小说虽然没有写波澜壮阔、惊心动魄的科学研发场面,但小说一直用人性的真善美在推动故事情节的向前发展。譬如依放和艾丁在办公室偷吃禁果之后,就急着去要房子、办结婚手续,在那个年代这是违规行为,是要接受纪律处分的,你还想要紧俏得要命的房子?真是异想天开。然而“老邓”不但没有批评和训斥依放,反而“义”释了年轻人的鲁莽和苦闷,并动用职权给小两口解决了一间25平方米的房子,小说不露声色地彰显了“老邓”善解人意的人性光芒,“傍晚,一个简陋温馨的婚房,竟然就收拾好了”。小说接着描写道:“奶奶说到这儿,两只眼睛亮光闪烁,充满了向往的神采和由衷的喜悦,继而就有泪花一闪一闪冒出来,接着就笑,含着泪水,美好纯粹的笑,绽开容颜,满足幸福的笑”。经过这样一番叙述,接下来依放出差,七天的婚假变成了三天,三天又变成了两天,他们自然无怨无悔。

人们都说爱情是浪漫的,婚姻是现实的,但依放对艾丁的爱情,并没有因为婚姻关系的确立而消退。艾丁难产大出血后,小说有一个细节:“他喂我鸡汤的时候异常小心,每一勺都是用嘴唇试温,生怕我烫着,然后守着电炉子给我蒸蛋羹,忙得不亦乐乎”。温情足以讓所有的读者艳羡,但可惜的是,他们由于科研事业,聚少离多。孩子诞生的那天夜里,依放并不在身边,是一个叫刘畅、一个叫闻勇的两位年轻人夜班下班路过,听到响动后,砸开房门,用床单和铁锨把做成担架,抬到了附近的医院,其中“O”型血的刘畅还义务献血,为艾丁尽快手术争取了时间。出院后他们两口子想感谢二位青年,但保密单位的二位青年,却因为工作不知去向,于是依放为了平服内疚或者为了安慰艾丁,给孩子起名依畅,小名叫小勇。受人滴水之恩,当以涌泉相报,文本处处彰显着人性的真善美,小说充满了满满的正能量。

在表现爱欲和人性时,小说中有一个不可不提的细节:“(依放出差)临走时,我真想让他亲亲我,好好抱抱我,可他却故意不理我,抱起儿子没头没脑亲个没完,儿子被他的胡子扎哭了,他干脆举起来,当着小琴的面,把儿子的小鸡鸡亲了又亲……”让人过目不忘。

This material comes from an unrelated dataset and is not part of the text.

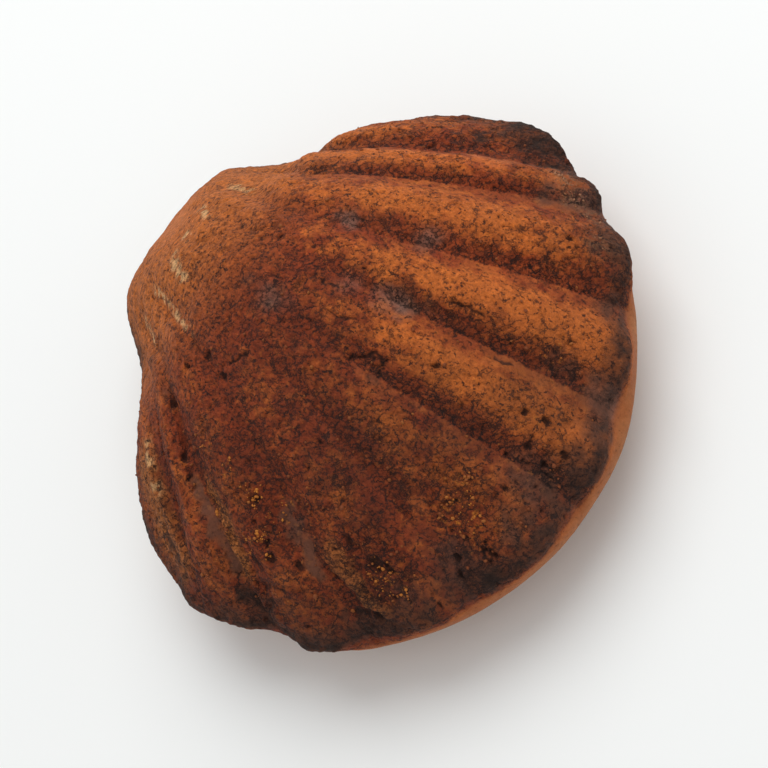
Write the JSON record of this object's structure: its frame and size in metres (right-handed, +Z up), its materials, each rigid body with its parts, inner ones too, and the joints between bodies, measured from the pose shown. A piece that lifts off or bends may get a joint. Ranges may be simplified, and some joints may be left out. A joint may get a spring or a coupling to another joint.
{
  "type": "butter mochi cake",
  "caption": "Single shell-moulded butter mochi cake: ribbed brown dome fanning from a small knob to a scalloped margin, with a soft smooth underside it lies on.",
  "frame": {"origin": "on the table, under the middle of the cake's bounding box", "axes": "+Z up through the ribbed side, +X from the hinge knob to the scalloped margin, +Y to the left when looking along +X"},
  "size_m": [0.0762, 0.0768, 0.0351],
  "materials": {
    "baked_cake": "matte cocoa-brown baked crust, slightly satin in the grooves"
  },
  "bodies": {
    "root": {"cake": "baked_cake"}
  },
  "joints": []
}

如果小说最激动人心的是依放和艾丁的爱情,那么最感人的则是依放治疗3岁依畅自闭症的过程。依畅患自闭症的时候,艾丁顶替徐大姐在北京出差,依放用日记记录了自己用“爱心”医治小勇心理疾病的全部过程,这里不妨再摘取一段,让我们再次感知海桀笔下的人性以及催人泪下的抒写:

他发呆的时候,我不停地叫他的名字,喊他,逗他。

我说小勇啊,你是叫小勇吗?

小勇是谁?小勇不是你,是我!

不不不,我不是小勇,你也不是小勇,那个小狗才是小勇!

不对不对,小狗也不是小勇,这个卡片上的小熊才是小勇!也不是吗?那好吧,小熊的耳朵才是小勇。

我边说边挠他的痒痒,揪他的耳朵。

怎么也没有想到,我的努力不但毫无作用,还适得其反,引发他强烈的不满和激烈的反抗。

真是反抗啊!他突然抱住我的手,在我的手背上狠狠咬了一口。我愣了,我震惊。

我忍住疼痛一动不动,冷静地看着他,看他使尽全身拼命地咬……

看到这里我忍不住鼻子一酸,流出了心酸的泪,在旁边眉批道:可怜天下父亲心。这只是依放医治孩子自闭症日记的一个小片段,功夫不负苦心人,后来在火车站,和值班检查人员抢工作日记、搏斗的时候,奇迹终于出现了:

吓坏了的小勇突然爆发出撕心裂肺的尖叫,刺耳的哭喊声里,叫出来的竟然是爸爸——

是的,千真万确!

——他叫喊的就是爸爸!

不是一声,是数声——

爸爸!

爸爸!!

爸爸!!!

我意识的核弹顿时爆炸,眼前电光石火,五彩纷呈,扑通一声跪在地上,将儿子紧紧抱在怀里……

他在我怀里放声大哭,大声叫爸爸,不停地叫!

我抱着他,大声地答应,涕泪横流—

那一刻,我的眼泪也哗哗地流下来了。这次,海桀送给我们的不再是“晒干的眼泪”,是具有很强现场感和生命体温的眼泪,“无情未必真豪杰,怜子如何不丈夫?”看《蓝色方程》,我们不仅常常会被真情所感动,也常常会被善美所感化。依放在日记中写道:“今天,你对自己的亲生儿子狠心残忍,明天你丧失的就是起码的良心和人性!还谈什么伟大?还谈什么科学?还谈什么事业?还谈什么科学?”读《蓝色方程》,你会被一种诗性智性兼具的叙述所陶醉,你会被一种扑面而来的正能量所激励,你会被一种激情昂扬的生命之火所点燃,你会被一种光芒四射的人性之真之善之美所感动。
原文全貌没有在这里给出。